[Entries taken from a collection]
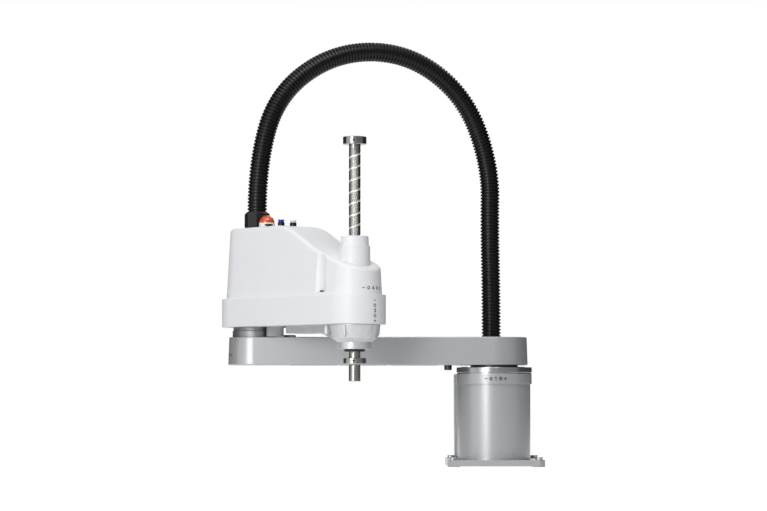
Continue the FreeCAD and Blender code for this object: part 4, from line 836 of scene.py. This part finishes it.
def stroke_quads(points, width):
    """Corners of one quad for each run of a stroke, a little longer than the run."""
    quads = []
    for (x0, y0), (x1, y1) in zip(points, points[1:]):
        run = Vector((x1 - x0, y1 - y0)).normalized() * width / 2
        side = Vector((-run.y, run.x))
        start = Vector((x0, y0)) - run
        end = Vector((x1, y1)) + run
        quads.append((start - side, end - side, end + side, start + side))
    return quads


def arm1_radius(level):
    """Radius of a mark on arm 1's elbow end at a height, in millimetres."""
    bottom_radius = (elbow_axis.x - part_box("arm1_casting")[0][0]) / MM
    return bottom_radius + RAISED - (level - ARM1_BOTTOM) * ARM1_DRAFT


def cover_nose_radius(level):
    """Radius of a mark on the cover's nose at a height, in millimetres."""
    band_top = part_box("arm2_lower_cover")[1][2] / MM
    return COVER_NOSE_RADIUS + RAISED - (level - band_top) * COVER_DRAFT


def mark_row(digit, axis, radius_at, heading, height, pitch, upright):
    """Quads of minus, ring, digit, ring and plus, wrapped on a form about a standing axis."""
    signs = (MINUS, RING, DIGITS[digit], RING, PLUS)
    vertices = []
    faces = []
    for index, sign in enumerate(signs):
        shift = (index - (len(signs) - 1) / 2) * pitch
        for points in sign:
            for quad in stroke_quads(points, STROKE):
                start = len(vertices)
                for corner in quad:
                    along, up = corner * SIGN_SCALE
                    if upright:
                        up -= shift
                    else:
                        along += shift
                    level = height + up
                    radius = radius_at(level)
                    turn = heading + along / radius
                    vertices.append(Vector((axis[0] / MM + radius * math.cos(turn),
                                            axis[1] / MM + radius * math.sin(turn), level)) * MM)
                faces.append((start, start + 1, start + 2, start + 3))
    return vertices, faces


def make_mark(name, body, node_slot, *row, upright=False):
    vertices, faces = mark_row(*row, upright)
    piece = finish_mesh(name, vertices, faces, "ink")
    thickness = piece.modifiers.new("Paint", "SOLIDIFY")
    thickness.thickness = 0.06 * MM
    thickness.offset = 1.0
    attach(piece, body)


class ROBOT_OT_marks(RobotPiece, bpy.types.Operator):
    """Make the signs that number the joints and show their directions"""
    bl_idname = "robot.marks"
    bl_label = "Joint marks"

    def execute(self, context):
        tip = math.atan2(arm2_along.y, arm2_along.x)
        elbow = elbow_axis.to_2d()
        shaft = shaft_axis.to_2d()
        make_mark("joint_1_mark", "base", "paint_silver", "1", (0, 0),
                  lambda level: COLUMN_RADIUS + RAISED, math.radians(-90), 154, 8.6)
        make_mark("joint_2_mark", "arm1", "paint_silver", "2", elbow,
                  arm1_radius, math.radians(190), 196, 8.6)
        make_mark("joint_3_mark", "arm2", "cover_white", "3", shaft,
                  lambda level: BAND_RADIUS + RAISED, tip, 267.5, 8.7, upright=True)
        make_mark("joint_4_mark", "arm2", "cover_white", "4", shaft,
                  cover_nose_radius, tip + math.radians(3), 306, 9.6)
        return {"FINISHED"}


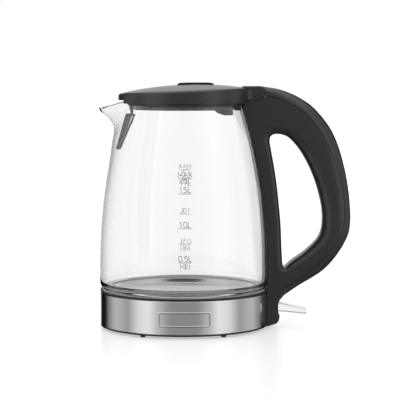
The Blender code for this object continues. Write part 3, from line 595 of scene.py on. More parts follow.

#### Task:
Please set down the whole listing above without altering a single line.

#### The reply:
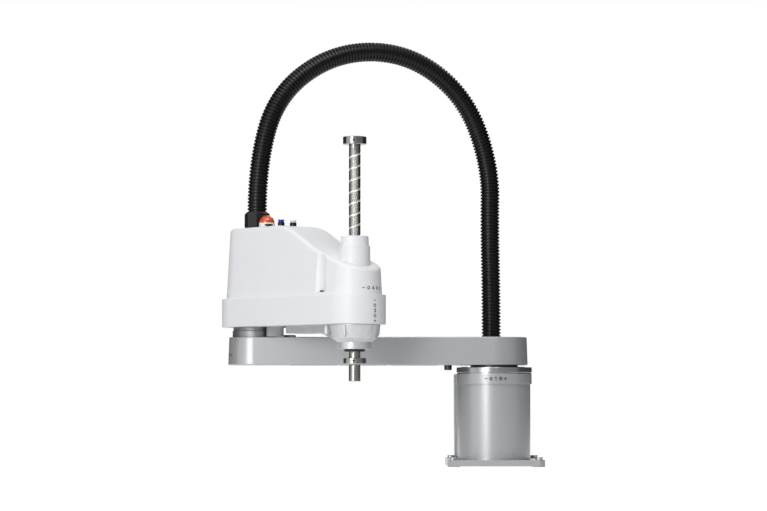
Continue the FreeCAD and Blender code for this object: part 4, from line 836 of scene.py. This part finishes it.
def stroke_quads(points, width):
    """Corners of one quad for each run of a stroke, a little longer than the run."""
    quads = []
    for (x0, y0), (x1, y1) in zip(points, points[1:]):
        run = Vector((x1 - x0, y1 - y0)).normalized() * width / 2
        side = Vector((-run.y, run.x))
        start = Vector((x0, y0)) - run
        end = Vector((x1, y1)) + run
        quads.append((start - side, end - side, end + side, start + side))
    return quads


def arm1_radius(level):
    """Radius of a mark on arm 1's elbow end at a height, in millimetres."""
    bottom_radius = (elbow_axis.x - part_box("arm1_casting")[0][0]) / MM
    return bottom_radius + RAISED - (level - ARM1_BOTTOM) * ARM1_DRAFT


def cover_nose_radius(level):
    """Radius of a mark on the cover's nose at a height, in millimetres."""
    band_top = part_box("arm2_lower_cover")[1][2] / MM
    return COVER_NOSE_RADIUS + RAISED - (level - band_top) * COVER_DRAFT


def mark_row(digit, axis, radius_at, heading, height, pitch, upright):
    """Quads of minus, ring, digit, ring and plus, wrapped on a form about a standing axis."""
    signs = (MINUS, RING, DIGITS[digit], RING, PLUS)
    vertices = []
    faces = []
    for index, sign in enumerate(signs):
        shift = (index - (len(signs) - 1) / 2) * pitch
        for points in sign:
            for quad in stroke_quads(points, STROKE):
                start = len(vertices)
                for corner in quad:
                    along, up = corner * SIGN_SCALE
                    if upright:
                        up -= shift
                    else:
                        along += shift
                    level = height + up
                    radius = radius_at(level)
                    turn = heading + along / radius
                    vertices.append(Vector((axis[0] / MM + radius * math.cos(turn),
                                            axis[1] / MM + radius * math.sin(turn), level)) * MM)
                faces.append((start, start + 1, start + 2, start + 3))
    return vertices, faces


def make_mark(name, body, node_slot, *row, upright=False):
    vertices, faces = mark_row(*row, upright)
    piece = finish_mesh(name, vertices, faces, "ink")
    thickness = piece.modifiers.new("Paint", "SOLIDIFY")
    thickness.thickness = 0.06 * MM
    thickness.offset = 1.0
    attach(piece, body)


class ROBOT_OT_marks(RobotPiece, bpy.types.Operator):
    """Make the signs that number the joints and show their directions"""
    bl_idname = "robot.marks"
    bl_label = "Joint marks"

    def execute(self, context):
        tip = math.atan2(arm2_along.y, arm2_along.x)
        elbow = elbow_axis.to_2d()
        shaft = shaft_axis.to_2d()
        make_mark("joint_1_mark", "base", "paint_silver", "1", (0, 0),
                  lambda level: COLUMN_RADIUS + RAISED, math.radians(-90), 154, 8.6)
        make_mark("joint_2_mark", "arm1", "paint_silver", "2", elbow,
                  arm1_radius, math.radians(190), 196, 8.6)
        make_mark("joint_3_mark", "arm2", "cover_white", "3", shaft,
                  lambda level: BAND_RADIUS + RAISED, tip, 267.5, 8.7, upright=True)
        make_mark("joint_4_mark", "arm2", "cover_white", "4", shaft,
                  cover_nose_radius, tip + math.radians(3), 306, 9.6)
        return {"FINISHED"}


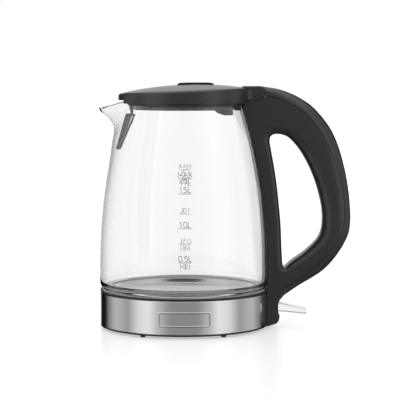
The Blender code for this object continues. Write part 3, from line 595 of scene.py on. More parts follow.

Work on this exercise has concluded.